Landbouw versus natuur
De subtitel van het artikel ‘De akker of het wilde groen’ (De Groene van 12 april) zegt het al: landbouw versus natuur. In het gehele artikel wordt vrijwel uitsluitend gesproken over voedsel. Pas in de voorlaatste alinea worden enkele woorden gewijd aan de intensieve, zwaar vervuilende veehouderij in Brabant. En in de allerlaatste alinea komt eindelijk het hoge woord eruit: zeventig procent van het landbouwareaal is bestemd voor vee of voor voedsel voor vee! Me dunkt dat hier dus een slag te halen valt in de discussie over natuur versus landbouw, ook al vindt de schrijver van het artikel dat blijft staan dat ‘de intuïtieve oplossing van een overgang naar een meer natuurvriendelijke landbouw niet per se de beste weg is naar een groenere wereld’.
Waarom beschouwt de auteur deze overweldigende zeventig procent niet als een doorslaggevende factor in de discussie? Waarom vond hij het nodig te vermelden dat Ben Phalan, die meent dat de vleesconsumptie naar beneden moet, een veganist is? Zolang een (groot?) deel van de vleesetende meerderheid prefereert veganisten te beschouwen als dierenactivist, milieuterrorist of gezondheidsfreak in hun verdediging van hun dagelijks stuk vlees maakt deze toevoeging die conclusie voor veel mensen minder relevant of geloofwaardig.

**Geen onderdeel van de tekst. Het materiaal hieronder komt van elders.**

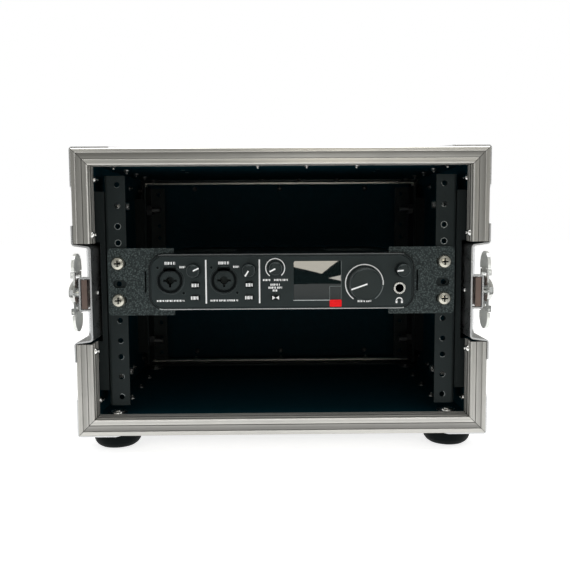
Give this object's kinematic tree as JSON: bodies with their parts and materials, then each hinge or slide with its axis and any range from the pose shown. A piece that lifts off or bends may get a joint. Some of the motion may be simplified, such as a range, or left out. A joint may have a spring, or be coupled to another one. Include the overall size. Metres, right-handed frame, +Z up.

Ik hoop dat in een volgend artikel de impact van intensieve en extensieve veeteelt op klimaat, milieu, biodiversiteit, volksgezondheid en op de daarmee samenhangende keuzes ten aanzien van het toekomstig landbouwbeleid wél serieus wordt meegenomen.

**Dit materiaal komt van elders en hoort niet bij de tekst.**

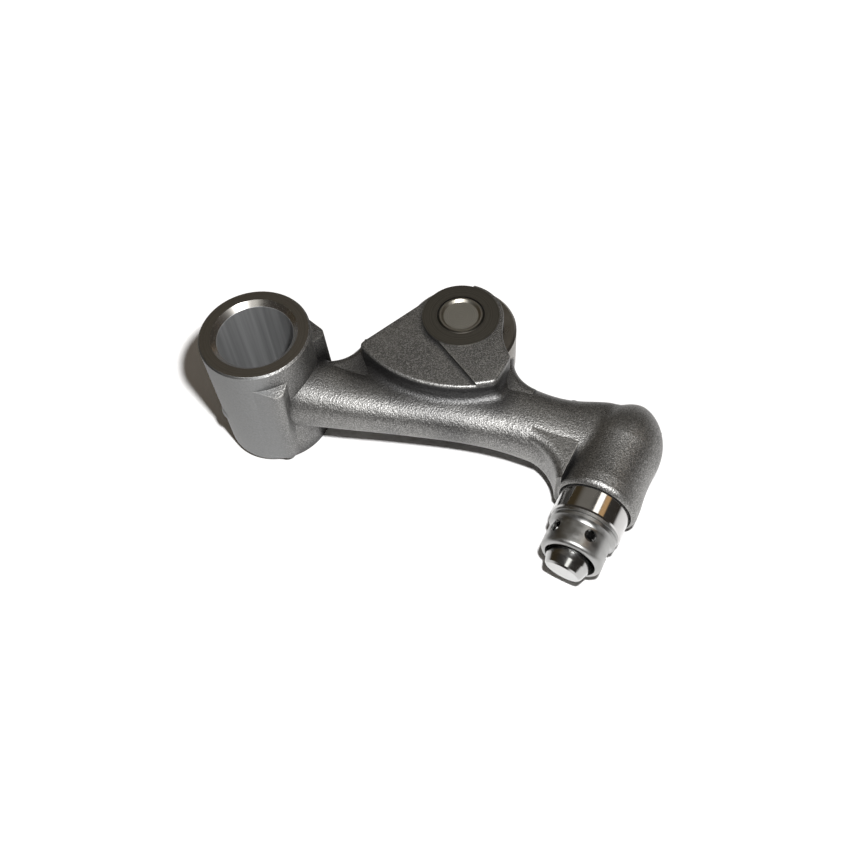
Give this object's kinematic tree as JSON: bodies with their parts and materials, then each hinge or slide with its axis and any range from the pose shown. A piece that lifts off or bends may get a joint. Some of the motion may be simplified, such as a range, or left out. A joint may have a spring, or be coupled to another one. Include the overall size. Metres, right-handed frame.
{
  "type": "roller rocker arm with hydraulic valve tappet",
  "caption": "Dark steel roller rocker arm: a shaft bore at one end, a cam roller between cheeks, and a hydraulic valve tappet with a swivel foot at the other.",
  "frame": {"origin": "centre of the shaft bore, halfway along it, on the forging's middle plane", "axes": "+Z along the shaft bore, +X towards the tappet, and the tappet points along -Y to the valve; the roller is on the +Y side"},
  "size_m": [0.0807, 0.0447, 0.026],
  "materials": {
    "arm_dark_steel": "dark shot-blasted, grainy",
    "pin_steel": "turned",
    "roller_steel": "ground",
    "needle_steel": "ground",
    "tappet_polished": "polished",
    "cage_sheet": "satin pressed sheet",
    "foot_polished": "polished",
    "inner_steel": "ground",
    "spring_steel": "drawn wire"
  },
  "bodies": {
    "arm": {"rocker_arm": "arm_dark_steel", "roller_pin": "pin_steel", "oil_gallery_plug": "pin_steel", "plunger": "inner_steel", "check_valve_cap": "inner_steel", "check_spring": "spring_steel", "plunger_spring": "spring_steel"},
    "roller": {"roller": "roller_steel"},
    "needles": {"needle_01": "needle_steel", "needle_02": "needle_steel", "needle_03": "needle_steel", "needle_04": "needle_steel", "needle_05": "needle_steel", "needle_06": "needle_steel", "needle_07": "needle_steel", "needle_08": "needle_steel", "needle_09": "needle_steel", "needle_10": "needle_steel", "needle_11": "needle_steel", "needle_12": "needle_steel", "needle_13": "needle_steel", "needle_14": "needle_steel", "needle_15": "needle_steel", "needle_16": "needle_steel"},
    "tappet": {"tappet_cup": "tappet_polished", "foot_cage": "cage_sheet", "retaining_ring": "spring_steel"},
    "foot": {"swivel_foot": "foot_polished"},
    "check_ball": {"check_ball": "inner_steel"}
  },
  "joints": [
    {"name": "roller_spin", "type": "hinge", "parent": "arm", "child": "roller", "pos_m": [0.029, 0.0221, 0], "axis": [0, 0, 1], "continuous": true},
    {"name": "needle_orbit", "type": "hinge", "parent": "arm", "child": "needles", "pos_m": [0.029, 0.0221, 0], "axis": [0, 0, 1], "continuous": true},
    {"name": "tappet_slide", "type": "slide", "parent": "arm", "child": "tappet", "axis": [0, 1, 0], "range_m": [0, 0.003], "stiffness_N_per_m": 2000, "springref_m": -0.004, "deforming": ["plunger_spring"]},
    {"name": "foot_swivel", "type": "hinge", "parent": "tappet", "child": "foot", "pos_m": [0.06395, -0.007, 0], "axis": [-0.9219, 0, 0.3875], "range_deg": [0, 20.6]},
    {"name": "check_ball_lift", "type": "slide", "parent": "arm", "child": "check_ball", "axis": [0, -1, 0], "range_m": [0, 0.0003], "stiffness_N_per_m": 20, "springref_m": -0.0003, "deforming": ["check_spring"]}
  ],
  "couplings": [
    {"joint": "needle_orbit", "follows": "roller_spin", "ratio": 0.5974}
  ]
}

MARIAN KLOKKERS, Tortosa (Spanje)
Nederlandse schuldsanering is kafkaïaans
Aan het artikel over bewindvoerders en schuldhulpverlening _(De Groene_ van 3 mei) ligt goed journalistiek onderzoek ten grondslag. Het strookt helemaal met mijn twintig jaar ervaring als diaconaal schuldhulpverlener te Eindhoven. Het artikel biedt een goede analyse. Helaas geen oplossing. Het probleem zit niet bij de bewindvoerders maar bij de slechte schuldhulpverlening. De oorzaak van de slechte schuldhulpverlening ligt aan veel te ingewikkelde wetgeving, die aan elkaar hangt van uitzonderingen en lastige drempels en een omkering van bewijslast.

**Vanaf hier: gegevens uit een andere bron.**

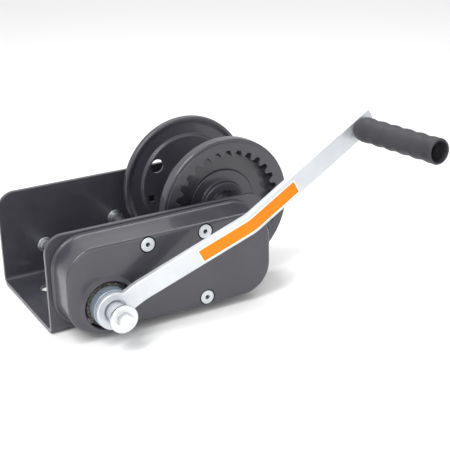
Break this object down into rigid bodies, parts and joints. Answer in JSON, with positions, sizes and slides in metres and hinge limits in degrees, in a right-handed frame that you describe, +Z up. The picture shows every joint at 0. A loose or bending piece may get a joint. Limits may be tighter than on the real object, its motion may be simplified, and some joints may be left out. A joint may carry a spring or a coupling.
{
  "type": "boat trailer winch",
  "caption": "Hand-cranked trailer winch: folded steel frame, two-flange drum with an internal ring gear, covered gear train with friction brake, and a cranked handle with turning grip.",
  "frame": {"origin": "centre of the base's underside", "axes": "+Z up; +X along the frame from the crank end to the drum end; -Y the crank and gear cover side"},
  "size_m": [0.3755, 0.373, 0.2162],
  "materials": {
    "coated_steel": "satin charcoal powder coat",
    "zinc": "bright zinc plate",
    "steel": "oiled machined steel",
    "bronze": "sintered bronze",
    "lining": "granular friction lining",
    "grip_plastic": "moulded plastic, fine texture",
    "label": "printed film, blank"
  },
  "bodies": {
    "root": {"frame": "coated_steel", "gear_cover": "coated_steel", "cover_screw_1": "zinc", "cover_screw_2": "zinc", "cover_screw_3": "zinc", "cover_standoff_1": "steel", "cover_standoff_2": "steel", "cover_standoff_3": "steel", "drive_bush_near": "zinc", "drive_bush_far": "zinc", "cross_bush_near": "zinc", "cross_bush_far": "zinc", "countershaft_bush": "bronze", "idler_stud": "steel", "idler_clip": "steel", "pawl_pin": "steel", "pawl_spring": "steel", "pawl_clip": "steel", "axle_bolt": "zinc", "axle_washer": "zinc", "axle_nut": "zinc", "axle_tube": "zinc"},
    "drum": {"drum_barrel": "coated_steel", "far_flange": "coated_steel", "ring_gear_flange": "coated_steel", "drum_bush_near": "steel", "drum_bush_far": "steel"},
    "countershaft": {"countershaft": "steel", "countershaft_gear": "steel", "countershaft_pinion": "steel"},
    "cross_shaft": {"cross_shaft": "zinc", "cross_idler_gear": "steel", "cross_shaft_clip": "steel"},
    "stud_idler": {"stud_idler_gear": "steel"},
    "drive_shaft": {"drive_shaft": "zinc", "drive_pinion": "steel", "brake_collar": "steel", "inner_friction_disc": "lining", "drive_shaft_clip": "steel", "cap_washer": "zinc", "cap_bolt": "zinc"},
    "ratchet": {"ratchet_wheel": "steel"},
    "pawl": {"pawl": "steel"},
    "pressure_disc": {"outer_friction_disc": "lining"},
    "crank": {"crank_arm": "zinc", "pressure_hub": "zinc", "grip_stud": "zinc"},
    "grip": {"grip": "grip_plastic"}
  },
  "joints": [
    {"name": "drum_spin", "type": "hinge", "parent": "root", "child": "drum", "pos_m": [0.0996, 0, 0.0942], "axis": [0, -1, 0], "continuous": true},
    {"name": "countershaft_spin", "type": "hinge", "parent": "root", "child": "countershaft", "pos_m": [0.0697, 0, 0.0576], "axis": [0, -1, 0], "continuous": true},
    {"name": "cross_shaft_spin", "type": "hinge", "parent": "root", "child": "cross_shaft", "pos_m": [0.0112, 0, 0.056], "axis": [0, -1, 0], "continuous": true},
    {"name": "stud_idler_spin", "type": "hinge", "parent": "root", "child": "stud_idler", "pos_m": [-0.0413, 0, 0.0561], "axis": [0, -1, 0], "continuous": true},
    {"name": "drive_shaft_spin", "type": "hinge", "parent": "root", "child": "drive_shaft", "pos_m": [-0.0817, 0, 0.04], "axis": [0, -1, 0], "continuous": true},
    {"name": "ratchet_spin", "type": "hinge", "parent": "root", "child": "ratchet", "pos_m": [-0.0817, 0, 0.04], "axis": [0, -1, 0], "continuous": true},
    {"name": "pawl_swing", "type": "hinge", "parent": "root", "child": "pawl", "pos_m": [-0.106, 0, 0.088], "axis": [0, -1, 0], "range_deg": [0, 20], "stiffness_Nm_per_rad": 0.05, "springref_deg": -17.19},
    {"name": "pressure_slide", "type": "slide", "parent": "drive_shaft", "child": "pressure_disc", "axis": [0, -1, 0], "range_m": [0, 0.000666]},
    {"name": "crank_backoff", "type": "hinge", "parent": "pressure_disc", "child": "crank", "pos_m": [-0.0817, 0, 0.04], "axis": [0, -1, 0], "range_deg": [0, 60]},
    {"name": "grip_spin", "type": "hinge", "parent": "crank", "child": "grip", "pos_m": [0.21695, -0.15094, 0.19613], "axis": [0.0794, -0.996, 0.0415], "continuous": true}
  ],
  "couplings": [
    {"joint": "countershaft_spin", "follows": "drum_spin", "ratio": 3.625},
    {"joint": "cross_shaft_spin", "follows": "drum_spin", "ratio": -5.2109},
    {"joint": "stud_idler_spin", "follows": "drum_spin", "ratio": 4.3882},
    {"joint": "drive_shaft_spin", "follows": "drum_spin", "ratio": -8.3375},
    {"joint": "crank_backoff", "follows": "pressure_slide", "rad_per_m": 1570.8}
  ]
}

Eigenlijk zou de materie erg eenvoudig moeten zijn volgens artikel 117 van de Codex Hammurabi (1850 BC). De oudst bekende wetgeving stamt van de Babylonische koning Hammurabi: Als iemand zijn schulden niet heeft kunnen betalen en zichzelf, zijn vrouw en kinderen heeft moeten verkopen, dan zullen zij drie jaar slavenarbeid verrichten voor de schuldeiser (tegen kost en inwoning), maar in het vierde jaar zullen zij worden vrijgelaten.
De Nederlandse wet stelt ook de saneringstermijn op drie jaar en bij toelating tot de wettelijke schuldsanering (wsnp) biedt de rechtbank goede bescherming door alle beslagen op te heffen en alle vorderingen te bevriezen. Na één tot vijf jaar volgt ‘kwijtschelding’ van de restschuld.
Voor bescherming tegen moderne schuldslavernij heb je toelating tot de wettelijke schuldsanering nodig. Dan moet je eerst een gemeentelijke verklaring hebben dat een minnelijke regeling met de schuldeisers onmogelijk is. Volgens de wet gemeentelijke schuldhulpverlening moet je ook binnen vier weken een intake krijgen. Veel gemeenten houden zich hier niet aan. Slechts een kwart van de schuldenaren wordt toegelaten tot een gemeentelijk saneringstraject. De rest wordt niet stabiel genoeg geacht. Ze moeten naar een private bewindvoerder, die hun geen echte bescherming kan bieden.
Bij wettelijke schuldsanering is voor een particulier de bewijslast omgekeerd. Als een van zijn schulden een zweem van kwade trouw heeft, wordt toelating vijf jaar lang geweigerd. Een persoonlijk faillissement van een armlastige wordt binnen een half jaar opgeheven bij gebrek aan baten, waarna het jachtseizoen der deurwaarders wordt heropend, tenzij de rechter je intussen heeft toegelaten tot de wsnp. Art 195 FW moet nodig gewijzigd worden naar Brits model, opdat bij opheffing van het faillissement de restschuld wordt kwijtgescholden. Mijn wetsvoorstel ligt bij de Tweede Kamer.